**Short problem:**
Every line in the listing below from the one with "Turn this picture" through the one with "REARWARD = V(0, 1, 0)" is to be reproduced exactly, both ends included; leave out the rest.

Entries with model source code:
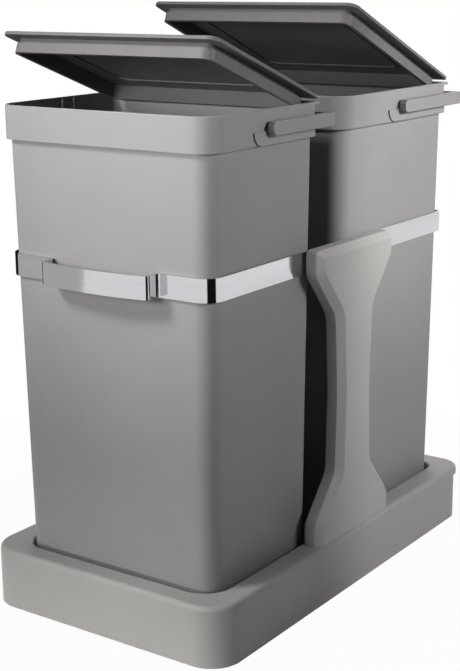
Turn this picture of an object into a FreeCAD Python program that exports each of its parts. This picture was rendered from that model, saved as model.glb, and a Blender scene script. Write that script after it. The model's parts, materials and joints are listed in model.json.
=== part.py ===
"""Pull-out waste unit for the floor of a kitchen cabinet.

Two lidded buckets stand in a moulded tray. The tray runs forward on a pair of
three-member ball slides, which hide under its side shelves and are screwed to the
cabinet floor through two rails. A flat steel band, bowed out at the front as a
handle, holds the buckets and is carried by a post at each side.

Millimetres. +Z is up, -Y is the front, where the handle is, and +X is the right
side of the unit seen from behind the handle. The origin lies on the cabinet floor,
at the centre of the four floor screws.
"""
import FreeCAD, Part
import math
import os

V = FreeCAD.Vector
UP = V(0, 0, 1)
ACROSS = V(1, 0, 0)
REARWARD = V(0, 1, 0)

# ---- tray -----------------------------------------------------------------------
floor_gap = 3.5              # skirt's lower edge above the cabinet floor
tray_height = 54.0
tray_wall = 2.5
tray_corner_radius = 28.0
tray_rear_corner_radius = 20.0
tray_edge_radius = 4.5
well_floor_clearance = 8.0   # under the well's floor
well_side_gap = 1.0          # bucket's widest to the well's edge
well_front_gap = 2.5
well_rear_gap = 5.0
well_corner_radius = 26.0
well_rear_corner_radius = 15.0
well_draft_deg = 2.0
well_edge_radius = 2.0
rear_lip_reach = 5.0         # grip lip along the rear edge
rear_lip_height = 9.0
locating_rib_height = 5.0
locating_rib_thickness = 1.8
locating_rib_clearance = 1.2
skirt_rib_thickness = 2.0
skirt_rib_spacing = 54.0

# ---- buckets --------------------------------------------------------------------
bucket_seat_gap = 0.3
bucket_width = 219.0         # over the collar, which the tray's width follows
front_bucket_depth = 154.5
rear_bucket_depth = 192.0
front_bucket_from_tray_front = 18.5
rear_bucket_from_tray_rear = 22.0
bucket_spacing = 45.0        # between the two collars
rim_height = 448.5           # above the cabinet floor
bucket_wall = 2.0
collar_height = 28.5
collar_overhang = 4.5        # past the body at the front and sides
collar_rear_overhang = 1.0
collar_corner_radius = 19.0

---

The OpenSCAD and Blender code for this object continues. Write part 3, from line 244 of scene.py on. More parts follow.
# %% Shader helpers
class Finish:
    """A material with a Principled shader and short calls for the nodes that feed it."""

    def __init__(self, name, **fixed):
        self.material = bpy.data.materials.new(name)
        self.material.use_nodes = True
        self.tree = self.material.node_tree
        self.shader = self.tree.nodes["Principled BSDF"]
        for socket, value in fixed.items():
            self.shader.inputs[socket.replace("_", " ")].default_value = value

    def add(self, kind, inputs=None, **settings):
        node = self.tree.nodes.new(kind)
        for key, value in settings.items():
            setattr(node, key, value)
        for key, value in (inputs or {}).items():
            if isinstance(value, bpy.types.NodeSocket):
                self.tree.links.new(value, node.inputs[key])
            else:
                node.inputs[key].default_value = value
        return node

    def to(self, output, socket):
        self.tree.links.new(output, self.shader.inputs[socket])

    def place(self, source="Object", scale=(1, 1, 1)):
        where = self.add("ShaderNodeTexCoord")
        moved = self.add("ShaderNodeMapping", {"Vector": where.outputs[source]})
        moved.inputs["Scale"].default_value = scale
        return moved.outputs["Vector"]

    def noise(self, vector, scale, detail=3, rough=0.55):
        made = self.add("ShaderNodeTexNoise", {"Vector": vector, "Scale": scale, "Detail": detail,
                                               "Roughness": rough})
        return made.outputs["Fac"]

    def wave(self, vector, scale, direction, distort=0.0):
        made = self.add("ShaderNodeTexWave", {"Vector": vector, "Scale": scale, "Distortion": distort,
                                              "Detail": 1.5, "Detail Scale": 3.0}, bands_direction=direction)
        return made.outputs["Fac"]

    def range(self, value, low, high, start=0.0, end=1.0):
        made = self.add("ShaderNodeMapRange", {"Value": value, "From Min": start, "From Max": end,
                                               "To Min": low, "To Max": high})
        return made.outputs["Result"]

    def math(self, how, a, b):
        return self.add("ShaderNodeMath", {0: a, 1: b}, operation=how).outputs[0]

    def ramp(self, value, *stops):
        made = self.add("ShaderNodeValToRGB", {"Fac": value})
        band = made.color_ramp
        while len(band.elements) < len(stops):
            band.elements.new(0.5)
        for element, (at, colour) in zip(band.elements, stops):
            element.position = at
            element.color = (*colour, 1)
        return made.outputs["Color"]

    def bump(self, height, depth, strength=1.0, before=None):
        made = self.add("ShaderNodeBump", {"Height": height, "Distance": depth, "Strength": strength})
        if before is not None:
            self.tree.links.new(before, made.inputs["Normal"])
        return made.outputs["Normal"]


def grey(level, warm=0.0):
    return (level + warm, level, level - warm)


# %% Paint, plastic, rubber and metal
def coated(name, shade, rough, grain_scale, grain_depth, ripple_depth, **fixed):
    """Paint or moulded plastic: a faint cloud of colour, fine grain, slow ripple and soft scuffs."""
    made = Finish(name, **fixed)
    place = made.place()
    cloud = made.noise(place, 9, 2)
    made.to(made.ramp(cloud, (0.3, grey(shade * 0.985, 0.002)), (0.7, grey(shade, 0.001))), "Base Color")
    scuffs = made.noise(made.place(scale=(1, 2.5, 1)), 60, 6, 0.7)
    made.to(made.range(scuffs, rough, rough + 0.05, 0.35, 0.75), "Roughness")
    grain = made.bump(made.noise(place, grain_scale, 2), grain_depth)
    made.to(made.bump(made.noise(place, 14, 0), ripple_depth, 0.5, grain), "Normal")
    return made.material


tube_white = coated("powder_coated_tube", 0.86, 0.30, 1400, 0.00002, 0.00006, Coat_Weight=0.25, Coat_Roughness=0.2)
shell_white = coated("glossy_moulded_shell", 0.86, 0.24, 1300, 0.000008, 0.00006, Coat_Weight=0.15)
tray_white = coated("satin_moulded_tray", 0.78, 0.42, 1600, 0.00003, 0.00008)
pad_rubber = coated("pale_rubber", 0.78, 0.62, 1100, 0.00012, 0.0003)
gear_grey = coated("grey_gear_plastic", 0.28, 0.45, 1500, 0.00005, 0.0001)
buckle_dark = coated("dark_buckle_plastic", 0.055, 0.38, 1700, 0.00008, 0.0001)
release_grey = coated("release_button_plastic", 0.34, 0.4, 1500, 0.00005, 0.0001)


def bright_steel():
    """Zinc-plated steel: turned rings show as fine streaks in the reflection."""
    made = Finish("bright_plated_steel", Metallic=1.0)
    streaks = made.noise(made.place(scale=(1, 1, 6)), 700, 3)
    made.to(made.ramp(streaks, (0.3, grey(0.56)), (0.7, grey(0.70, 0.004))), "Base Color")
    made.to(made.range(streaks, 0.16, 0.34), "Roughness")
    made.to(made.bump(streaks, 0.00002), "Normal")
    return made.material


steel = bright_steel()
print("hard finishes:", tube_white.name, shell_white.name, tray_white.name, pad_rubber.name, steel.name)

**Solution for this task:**
Turn this picture of an object into a FreeCAD Python program that exports each of its parts. This picture was rendered from that model, saved as model.glb, and a Blender scene script. Write that script after it. The model's parts, materials and joints are listed in model.json.
=== part.py ===
"""Pull-out waste unit for the floor of a kitchen cabinet.

Two lidded buckets stand in a moulded tray. The tray runs forward on a pair of
three-member ball slides, which hide under its side shelves and are screwed to the
cabinet floor through two rails. A flat steel band, bowed out at the front as a
handle, holds the buckets and is carried by a post at each side.

Millimetres. +Z is up, -Y is the front, where the handle is, and +X is the right
side of the unit seen from behind the handle. The origin lies on the cabinet floor,
at the centre of the four floor screws.
"""
import FreeCAD, Part
import math
import os

V = FreeCAD.Vector
UP = V(0, 0, 1)
ACROSS = V(1, 0, 0)
REARWARD = V(0, 1, 0)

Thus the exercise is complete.